Implikasi lain dari kebijakan ini adalah menurunnya tingkat kepercayaan publik terhadap penyelenggara pemilu. Dalam survei-survei sebelumnya, kepercayaan terhadap KPU kerap berfluktuasi dan sangat bergantung pada tingkat transparansi mereka. Jika KPU dinilai menutup-nutupi informasi penting, maka legitimasi kelembagaan mereka akan dipertanyakan. Padahal, keberhasilan pemilu bukan hanya diukur dari aspek teknis penyelenggaraan, tetapi juga dari sejauh mana publik percaya bahwa proses berlangsung jujur, adil, dan terbuka.

Secara normatif, demokrasi Indonesia berlandaskan pada prinsip kedaulatan rakyat. Rakyat sebagai pemegang kedaulatan tertinggi memiliki hak penuh untuk memastikan bahwa calon pemimpin mereka memenuhi syarat sebagaimana diatur dalam undang-undang. Jika informasi ini ditutup, maka rakyat kehilangan instrumen penting untuk melakukan verifikasi independen. Demokrasi pun berisiko tergelincir ke arah prosedural semata: pemilu tetap berjalan, tetapi esensi keterbukaan dan partisipasi publik dikorbankan.

Perbandingan Internasional

Untuk menilai proporsionalitas kebijakan ini, perlu dilihat praktik di negara demokrasi lain:

Amerika Serikat: Kandidat presiden wajib menyerahkan dokumen syarat pencalonan, termasuk bukti usia dan kewarganegaraan. Meski ijazah formal tidak menjadi syarat, publik bisa mengakses banyak catatan pendidikan kandidat. Tekanan publik bahkan mendorong kandidat membuka transkrip kuliah atau riwayat akademik. Kasus “birther controversy” Barack Obama menunjukkan betapa publik Amerika menuntut transparansi, meski akhirnya Mahkamah Agung tidak mewajibkan semua dokumen pribadi dibuka.

Eropa Barat: Di Inggris dan Jerman, dokumen pribadi kandidat dilindungi, tetapi syarat formal pencalonan yang sudah diverifikasi otoritas tetap diumumkan. Prinsipnya, publik tidak boleh dibiarkan ragu atas keabsahan syarat kandidat. Jika ada sengketa, dokumen dapat diakses melalui mekanisme hukum terbuka.

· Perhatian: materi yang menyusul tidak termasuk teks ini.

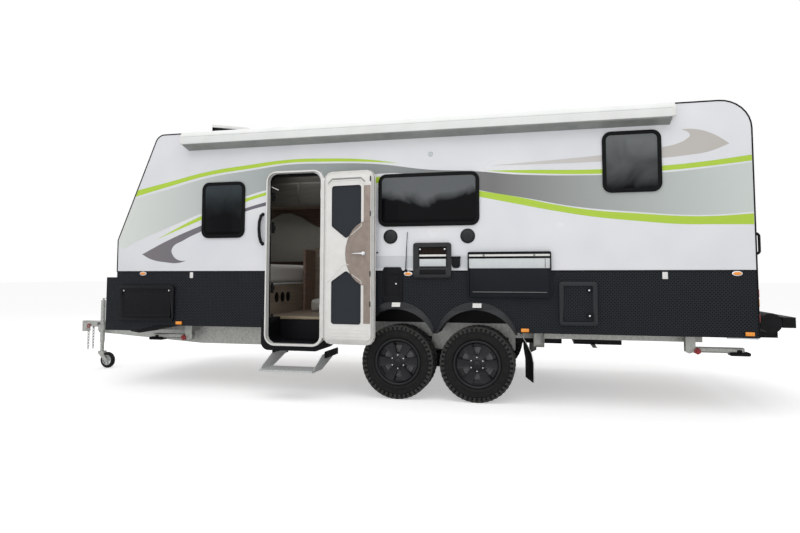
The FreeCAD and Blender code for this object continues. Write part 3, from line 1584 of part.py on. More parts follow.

Asia: Di India, kandidat anggota legislatif hingga perdana menteri wajib melampirkan affidavit berisi rincian pendidikan, kekayaan, dan catatan kriminal. Informasi ini diumumkan oleh Komisi Pemilihan India di situs resminya agar publik bisa menilai. Transparansi dianggap sebagai sarana memperkuat legitimasi kandidat dan mengurangi potensi manipulasi.

Perbandingan ini menunjukkan pola: negara demokrasi tetap menjaga privasi, tetapi tidak mengorbankan keterbukaan yang menyangkut syarat pencalonan. Justru, keterbukaan informasi dianggap memperkuat kepercayaan publik terhadap lembaga pemilu dan kandidat.

Kesimpulannya, kebijakan KPU yang menetapkan ijazah capres-cawapres bukan informasi publik menimbulkan dilema serius antara perlindungan data pribadi dan keterbukaan informasi. Meski dapat dipahami dari perspektif keamanan data, kebijakan ini bertentangan dengan prinsip fundamental demokrasi yang menuntut transparansi dan akuntabilitas. Agar demokrasi tetap sehat, KPU perlu meninjau ulang kebijakan tersebut, mencari formula yang lebih seimbang, serta mengutamakan hak rakyat untuk mengetahui syarat-syarat legal calon pemimpin mereka. Tanpa keterbukaan, demokrasi hanya akan menjadi ritual formal, kehilangan substansi, dan rentan dipertanyakan legitimasinya.